Donc j’essaie en retirant Itzamna et Syrah, j’aime à présent assez l’équilibre de l’ensemble. J’approche de la palette triste et éteinte que je cherchais au début. J’aurais cependant du mal à utiliser la Cannelle que je trouve un peu trop lègère dans le stylo. Voilà ce que cela donne :

Je rappelle que le jeu était de faire avec les moyens du bord. Le papier utilisé est le très bon et très agréable vergé Lalo, blanc ici. Merci aux coton-tiges pour leur patiente coopération et pardon pour les mauvais traitements.

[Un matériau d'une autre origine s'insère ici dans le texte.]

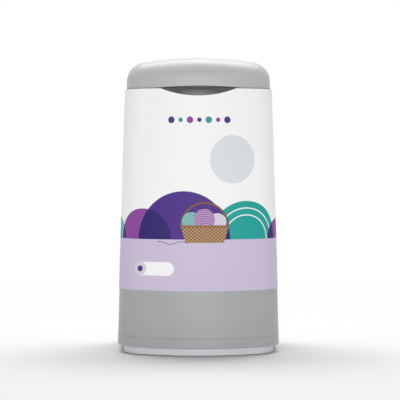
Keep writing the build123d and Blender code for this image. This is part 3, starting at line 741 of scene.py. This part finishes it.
cradle_grey = moulded_plastic("cradle_plastic", (188, 188, 192), 0.36, 0.00003)
fitted(welded("roll_cradle"), "head", "cradle_plastic", cradle_grey, "roll_cradle")

# ---------------------------------------------------------------- film roll
# Thin glossy film wound on a brown board tube and held by a paper band. The wound ends are not
# quite flush, and the loose end of the film leaves a fine step along the roll. Teal plastic hubs
# are pushed into both ends of the tube.

roll_y, roll_z = 0.065, 0.5
roll_place = (0.0, roll_y, roll_z)
roll_outside, roll_inside, roll_half = 0.0190, 0.0125, 0.0880
roll_edge, swell_depth = 0.0004, 0.00012
rng = np.random.default_rng(11)


def with_loose_end(shape, share):
    """Lathed shape whose radius about the roll's axis shrinks evenly once round, so that it ends
    in a step where the winding stops."""
    points, faces = shape
    x, y, z = (points - roll_place).T
    kept = 1 - share * (np.arctan2(z, y) / (2 * np.pi) % 1)
    return np.column_stack([x, y * kept, z * kept]) + roll_place, faces


layers = np.linspace(roll_outside - roll_edge, roll_inside, 26)
ragged = roll_half - rng.uniform(0.0, roll_edge, (2, len(layers)))
swell = np.linspace(-roll_half + roll_edge, roll_half - roll_edge, 45).tolist()
roll_profile = [(roll_outside - swell_depth * abs(math.sin(240 * x)), x) for x in swell]
roll_profile += np.stack([layers, ragged[0]], axis=1).tolist()
roll_profile += np.stack([layers[::-1], -ragged[1]], axis=1).tolist()
roll_shape = turned(roll_profile, roll_place, "x", 120, closed=True)
roll = meshed("film_roll_piece", *gathered(with_loose_end(roll_shape, 0.014)))

film, web, shader = new_material("wound_film")
point, x, y, z = web.place()
wound_end = abs(x).ramp(roll_half - 0.0010, roll_half - 0.0006)
rings = (web.length(y - roll_y, z - roll_z) * 15000.0).sine() * wound_end
drawn_out = web.node("Mapping", {}, {"Vector": point, "Scale": (24.0, 260.0, 260.0)})
crease = web.noise(1.0, 4.0, drawn_out)
pale, deep = tone(226, 228, 233), tone(196, 199, 208)
depth = 0.5 * crease + 0.25 * wound_end + 0.2 * rings
web.feed(shader["Base Color"], web.tint(pale, deep, depth))
web.feed(shader["Roughness"], 0.2 + 0.2 * crease + 0.25 * wound_end)
web.feed(shader["Normal"], web.relief(0.0003 * crease + 0.00005 * rings, 1.0))
shader["Specular IOR Level"].default_value = 0.6
shader["Coat Weight"].default_value = 0.3
fitted(roll, "roll", "film", film, "film_roll")

core_board, web, shader = new_material("core_board")
point, x, y, z = web.place()
around = (z - roll_z).math("ARCTAN2", y - roll_y) / (2 * math.pi)
spiral_lead = 0.055
spiral = (x / spiral_lead + around).math("FRACT")
seam = between(spiral, 0.0, 0.03)
fibre = web.noise(700.0, 4.0, point)
kraft = web.tint(tone(176, 141, 104), tone(148, 114, 80), fibre)
web.feed(shader["Base Color"], web.tint(kraft, tone(120, 90, 62), 0.7 * seam))
web.feed(shader["Roughness"], 0.78 + 0.1 * fibre)
web.feed(shader["Normal"], web.relief(0.00006 * fibre - 0.0001 * seam, 1.0))
fitted(welded("roll_core"), "roll", "core_card", core_board, "roll_core")

band_half, band_outside, band_round = 0.0200, 0.0193, 0.0001
band_profile = [
    (roll_outside, -band_half),
    (band_outside - 0.8 * band_round, -band_half),
    (band_outside, -band_half + band_round),
    (band_outside, band_half - band_round),
    (band_outside - 0.8 * band_round, band_half),
    (roll_outside, band_half),
]
band_shape = turned(band_profile, roll_place, "x", 120, closed=True)
band = meshed("roll_band_piece", *gathered(with_loose_end(band_shape, 0.010)))
band_paper, web, shader = new_material("band_paper")
point, x, y, z = web.place()
fibre = web.noise(1100.0, 3.0, point)
stripe = between(abs(x), 0.0150, 0.0162).either(between(abs(x), 0.0172, 0.0178))
ink = web.tint(tone(178, 152, 204), tone(166, 140, 192), fibre)
web.feed(shader["Base Color"], web.tint(ink, paper_white, stripe))
web.feed(shader["Roughness"], 0.5 + 0.15 * fibre)
web.feed(shader["Normal"], web.relief(fibre, 0.00003))
fitted(band, "roll", "band_paper", band_paper, "roll_band")

teal_plastic = moulded_plastic("hub_plastic", (38, 155, 150), 0.2, 0.00001)
fitted(welded("roll_hubs"), "roll", "hub_plastic", teal_plastic, "roll_hubs")

# ---------------------------------------------------------------- film cutter
# A small glossy moulding on the deck at the right of the hopper. A thin steel blade is held
# across the bottom of its slot, out of reach of fingers.

violet_plastic = moulded_plastic("accent_plastic", (80, 48, 137), 0.18, 0.00001)
fitted(welded("cutter_housing"), "head", "accent_plastic", violet_plastic, "cutter_housing")
blade_steel = bright_steel("blade_steel", (188, 190, 193), 0.2)
fitted(welded("cutter_blade"), "head", "steel", blade_steel, "cutter_blade")

# ---------------------------------------------------------------- slide bolt
# A glossy plate that slides in a slot of the head. A grip with upright ribs on both its faces
# stands above its cap, and its nose hooks under the shell's scoop to lock the head down.

grip_front, grip_back, cap_top = -0.08365, -0.08140, 0.4978
rib_radius, rib_foot, rib_top = 0.00045, cap_top - 0.0001, cap_top + 0.0035
rib_profile = [
    (0, rib_foot), (rib_radius, rib_foot), (rib_radius, rib_top - 0.0004),
    (rib_radius - 0.00015, rib_top - 0.0001), (0, rib_top),
]
grip_ribs = [
    turned(rib_profile, (x, y, 0), turns=14)
    for x in np.linspace(-0.0105, 0.0105, 14)
    for y in (grip_front, grip_back)
]
fitted(welded("slide_bolt", *grip_ribs), "bolt", "accent_plastic", violet_plastic, "slide_bolt")

# ---------------------------------------------------------------- lid shell
# A pale grey moulding with a gently domed crown, a wide round shoulder and leaning walls. Its
# front edge arches up over the finger scoop, two arms at the back carry its hinge knuckles, and
# four bosses inside take the liner's screws.

lid_low, lid_setback, lid_wall, lid_edge = 0.4905, 0.0025, 0.0026, 0.0008
shoulder, crown, crown_centre = 0.0360, 0.640, -0.0900
lean_sine, lean_cosine = math.sin(math.atan(lean)), math.cos(math.atan(lean))
lip_half, lip_rise = 0.0800, 0.0036
lip_radius = (lip_half**2 + lip_rise**2) / (2 * lip_rise)
notch_near, notch_far, notch_top = 0.0530, 0.0650, 0.4955
inner_arm, arm_width = 0.0420, 0.0110

arch_walk = bow_radius * math.asin(lip_half / (bow_radius - lean * lid_low - lid_setback))
notch_steps = [rear_end + rear_x - x + step for x in (notch_near, notch_far) for step in (-2e-6, 2e-6)]
lid_walks = stations(arch_walk, *notch_steps)


def lid_surface(depth):
    """Rows of the lid's skin at a depth under its outside, from the middle of the crown to the
    lower edge. A ball rolls round inside the leaning wall and the crown's sphere. The height at
    which it touches the wall solves the quadratic that puts its centre one ball radius inside
    the sphere. The crown is the sphere from its top to the ball, the shoulder turns from the
    sphere's normal to the wall's round the ball's centre, and the wall runs down from there."""
    ball, sphere = shoulder - depth, crown - depth
    start, ahead = (
        wall_points(lid_walks, level, lid_setback + depth + ball * lean_cosine)[:, :2]
        for level in (0.0, 1.0)
    )
    slope = ahead - start
    drop = -crown_centre - ball * lean_sine
    square = (slope**2).sum(-1) + 1
    linear = (start * slope).sum(-1) + drop
    rest = (start**2).sum(-1) + drop**2 - (sphere - ball) ** 2
    touch = (np.sqrt(linear**2 - square * rest) - linear) / square
    centre = np.column_stack([start + slope * touch[:, None], touch - ball * lean_sine])
    wall_normal = np.column_stack([-slope / lean * lean_cosine, np.full(len(slope), lean_sine)])
    crown_normal = (centre - (0, 0, crown_centre)) / (sphere - ball)
    bend = np.arccos((wall_normal * crown_normal).sum(-1))[None, :, None]
    turn = np.linspace(1, 0, 26)[:, None, None]
    normal = (np.sin((1 - turn) * bend) * wall_normal + np.sin(turn * bend) * crown_normal) / np.sin(bend)
    round_part = centre + ball * normal
    spread = np.linspace(0, 1, 18, endpoint=False)[:, None, None] * round_part[0, :, :2]
    rise = crown_centre + np.sqrt(sphere**2 - (spread**2).sum(-1, keepdims=True))
    crown_part = np.concatenate([spread, rise], axis=-1)
    low = lower_edge + lid_edge
    down = np.linspace(0, 1, 7)[1:, None]
    wall_part = wall_points(lid_walks, touch + down * (low - touch), lid_setback + depth)
    return np.concatenate([crown_part, round_part, wall_part])


edge_x, edge_y, _ = wall_points(lid_walks, lid_low, lid_setback).T
arched = lip_rise - lip_radius + np.sqrt(np.maximum(lip_radius**2 - edge_x**2, 0))
notched = (edge_y > 0) & (np.abs(edge_x) > notch_near) & (np.abs(edge_x) < notch_far)
lower_edge = np.select([notched, edge_y < 0], [notch_top, lid_low + np.maximum(arched, 0)], lid_low)

bevel = np.linspace(0, np.pi / 2, 5)[1:, None]
outer_round = wall_points(
    lid_walks, lower_edge + lid_edge * (1 - np.sin(bevel)), lid_setback + lid_edge * (1 - np.cos(bevel))
)
inner_round = wall_points(
    lid_walks,
    lower_edge + lid_edge * (1 - np.cos(bevel)),
    lid_setback + lid_wall - lid_edge * (1 - np.sin(bevel)),
)
lid_rows = np.concatenate([
    lid_surface(0.0), outer_round, inner_round[:-1], lid_surface(lid_wall)[::-1],
])
lid_skin = lid_rows.reshape(-1, 3), quads(len(lid_rows), len(lid_walks), False, False)

boss_radius, boss_bore, boss_low, boss_high = 0.0050, 0.0014, 0.5270, 0.5435
boss_x, boss_y = 0.070, 0.042
boss_profile = [
    (boss_radius, boss_low), (boss_radius, boss_high), (boss_bore, boss_high), (boss_bore, boss_low),
]
bosses = [
    turned(boss_profile, (side * boss_x, end * boss_y, 0), closed=True)
    for side in (-1, 1)
    for end in (-1, 1)
]

hinge_y, hinge_z, knuckle, arm_bore = 0.118834, 0.489, 0.0062, 0.0023
web_hollow, swing_clear, knuckle_round = 0.0040, 0.00796, 0.0004
web_front, web_top = 0.1065, 0.4977


def about_hinge(radius, *degrees):
    """Points of the hinge's cross-section at a radius and at angles from the rear, as y and z."""
    angle = np.radians(degrees)
    return np.column_stack([hinge_y + radius * np.cos(angle), hinge_z + radius * np.sin(angle)])


# The arm's web: out from the wall to the knuckle, round the bore on the wall's side, and back
# along the arc that keeps clear of the swing
web_loop = np.concatenate([
    [(web_front, lid_low), (web_front, web_top)],
    about_hinge(knuckle, 79.1),
    about_hinge(web_hollow, 90, 120, 150, 180, 210),
    about_hinge(knuckle, 227.1),
    about_hinge(swing_clear, 188.3, 178.7, 169.1),
])
web_points = np.concatenate([
    np.column_stack([np.full(len(web_loop), step), web_loop])
    for step in (inner_arm, inner_arm + arm_width)
])
web_sides = quads(2, len(web_loop)).tolist()
web_ends = (np.arange(2)[:, None] * len(web_loop) + np.arange(len(web_loop))).tolist()
knuckle_profile = [
    (arm_bore, 0), (knuckle - knuckle_round, 0), (knuckle, knuckle_round),
    (knuckle, arm_width - knuckle_round), (knuckle - knuckle_round, arm_width), (arm_bore, arm_width),
]
knuckles = [
    turned(knuckle_profile, (start, hinge_y, hinge_z), "x", closed=True)
    for start in (inner_arm, -inner_arm - arm_width)
]
lid_points, lid_faces = gathered(lid_skin, *bosses, *knuckles)
for side in (1, -1):
    start = len(lid_points)
    lid_points = np.concatenate([lid_points, web_points * (side, 1, 1)])
    lid_faces += [[start + corner for corner in face] for face in web_sides + web_ends]

lid_grey = moulded_plastic("lid_plastic", (186, 186, 188))
lid_shell = meshed("lid_shell_piece", lid_points, lid_faces)
fitted(lid_shell, "lid", "lid_plastic", lid_grey, "lid_shell")

# ---------------------------------------------------------------- lid liner and its gasket
# An upturned tray screwed up inside the lid, which hides the lid's bosses. A soft grey seal with
# a rounded section runs round its lower edge, a hair above the head's deck.

fitted(welded("lid_liner"), "lid", "lid_plastic", lid_grey, "lid_liner")
lid_gasket = meshed("lid_gasket_piece", *bead(0.4953, 0.4980, 0.0120, 0.0160))
fitted(lid_gasket, "lid", "seal_rubber", seal_grey, "lid_gasket")

# ---------------------------------------------------------------- close
# The display colour is plain.

bpy.context.scene.view_settings.view_transform = "Standard"
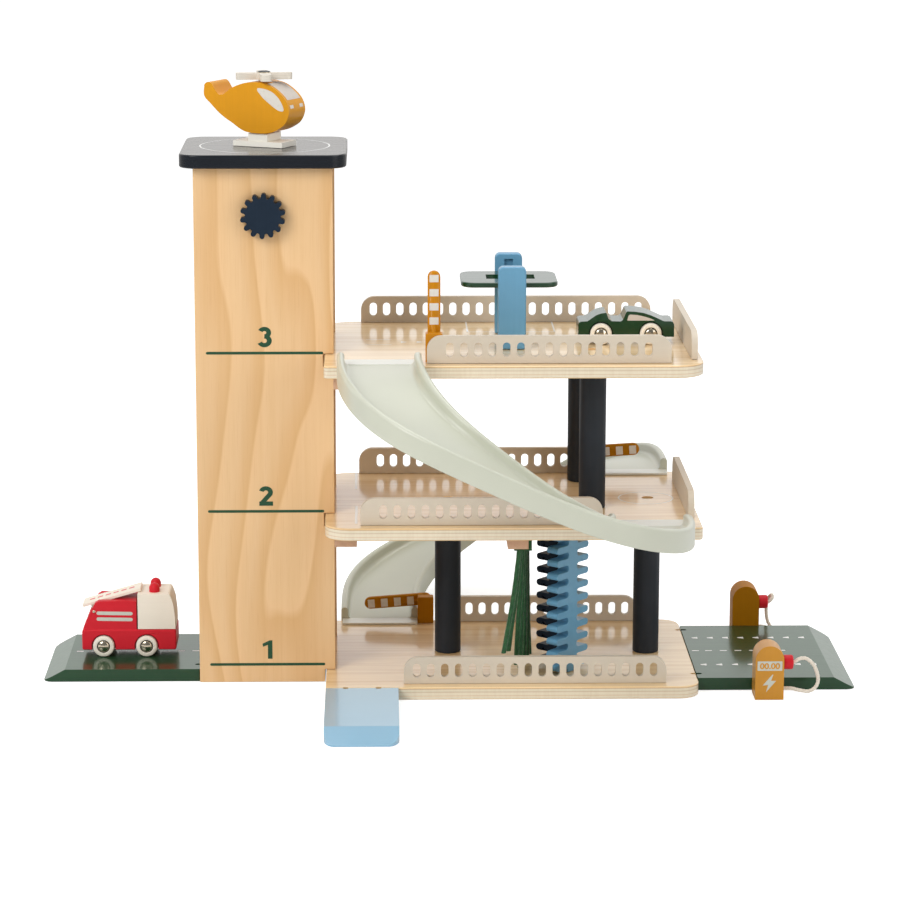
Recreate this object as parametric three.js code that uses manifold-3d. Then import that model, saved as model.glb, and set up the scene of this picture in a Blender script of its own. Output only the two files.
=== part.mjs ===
// A wooden toy parking garage: three plywood decks on columns, a lift tower with a heliport on top,
// two moulded slides, a car wash, a car hoist, gates, road plates, charging posts and three toy vehicles.
// Millimetres, +Z up. The origin is the middle of the base deck's underside, X runs along the decks to the
// right of the tower and Y from the front edge to the back edge.
import * as THREE from 'three';
import { mergeVertices } from 'three/addons/utils/BufferGeometryUtils.js';
import Module from 'manifold-3d';

const wasm = await Module();
wasm.setup();

// Gaps, overruns and roundness that several pieces share
const seatGap = 0.3;
const runGap = 0.6;
const cutOver = 2;
const fuse = 1;
const cornerSteps = 5;
const roundSteps = 26;
const smallSteps = 16;

// Decks
const deckWidth = 335.5;
const deckDepth = 234;
const ply = 11.4;
const storey = 146;
const deckEdge = 0.9;
const baseCorner = 18;
const middleCorner = 22;
const topCorner = 25;
const deckTightCorner = 4;
const deckLeft = -deckWidth / 2;
const deckRight = deckWidth / 2;
const deckFront = -deckDepth / 2;
const deckBack = deckDepth / 2;
const baseTop = ply;
const middleTop = baseTop + storey;
const topTop = middleTop + storey;

// Columns and the screw recesses above them. Each column keeps its distance from the nearer edges of the decks
const columnRadius = 12.05;
const upperFrontInset = 93.75;
const upperFrontSetback = 82.3;
const upperBackInset = 97.45;
const upperBackSetback = 37;
const lowerLeftInset = 111.75;
const lowerLeftY = 7;
const lowerRightInset = 39.75;
const lowerRightY = 3.8;
const upperFrontColumn = [deckRight - upperFrontInset, deckFront + upperFrontSetback];
const upperBackColumn = [deckRight - upperBackInset, deckBack - upperBackSetback];
const lowerLeftColumn = [deckLeft + lowerLeftInset, lowerLeftY];
const lowerRightColumn = [deckRight - lowerRightInset, lowerRightY];
const recessRadius = 5.5;
const recessDepth = 3;

// Lift tower
const towerSide = 123.4;
const towerCentreY = 5.2;
const towerPanel = 9;
const towerLap = 8.1;
const towerNotchGap = 1.4;
const doorwayWidth = 72;
const doorwayHeight = 80;
const doorwayCorner = 10;
const padSide = 147.8;
const padThickness = 12;
const padCorner = 17;
const padTop = 482.9;
const towerRight = deckLeft + towerLap;
const towerLeft = towerRight - towerSide;
const towerCentreX = (towerLeft + towerRight) / 2;
const towerFront = towerCentreY - towerSide / 2;
const towerBack = towerCentreY + towerSide / 2;
const towerTop = padTop - padThickness - seatGap;

// Lift
const liftWallGap = 1.5;
const liftWall = 6;
const liftOpeningHeight = 74;
const liftOpeningCorner = 6;
const liftFloorLift = 0.4;
const liftHookRadius = 3.5;
const liftHookHeight = 9;
const shaftBelowTop = 42;
const shaftHeight = towerTop - shaftBelowTop;
const shaftRadius = 4;
const drumRadius = 10;
const drumFlangeRadius = 15;
const drumLength = 24;
const drumFlange = 2;
const liftCordRadius = 1.2;
const knobRadius = 20.3;
const knobToothDepth = 4.2;
const knobTeeth = 14;
const knobThickness = 9;
const knobStandoff = 1.5;
const knobToothSteps = 6;

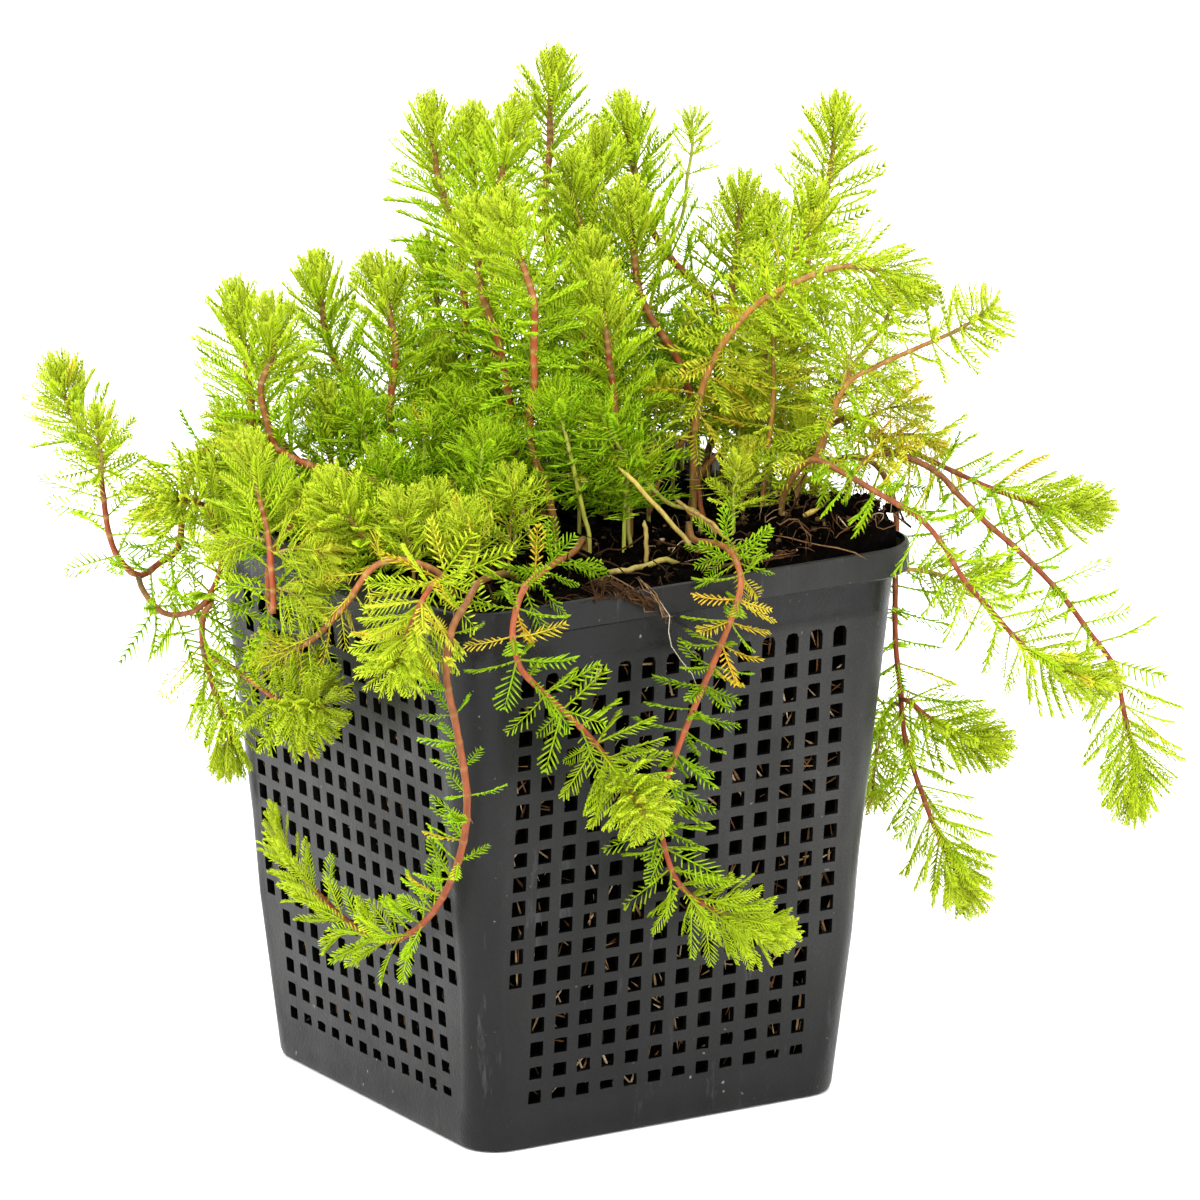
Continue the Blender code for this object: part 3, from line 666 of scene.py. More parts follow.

Les gars, vous aurez connu une brève existence et une fin plus glorieuses que la plupart de vos collègues.
Jimmy

* « Une saison au Japon » par Sandrine Bailly, La Martinière éditeur, ISBN 978-2-7324-3863-4. 32,00€
Organisé en saisons, photographies, peintures, gravures, affiches rythmées de courts textes et poèmes, ce n’est pas un livre d’érudit, juste un petit livre de délassement et de promenade. Ce que j’y ai trouvé d’intéressant, c’est à côté des images classiques une belle iconographie peu connue du début du XXème siècle, des images avec des palettes de couleurs réduites très étonnantes et très inspirantes. La reproduction des couleurs sur ce que je connais est assez bonne. La couleur de la couverture doit ressembler un peu à ce que j'imagine de la Tsutsuji.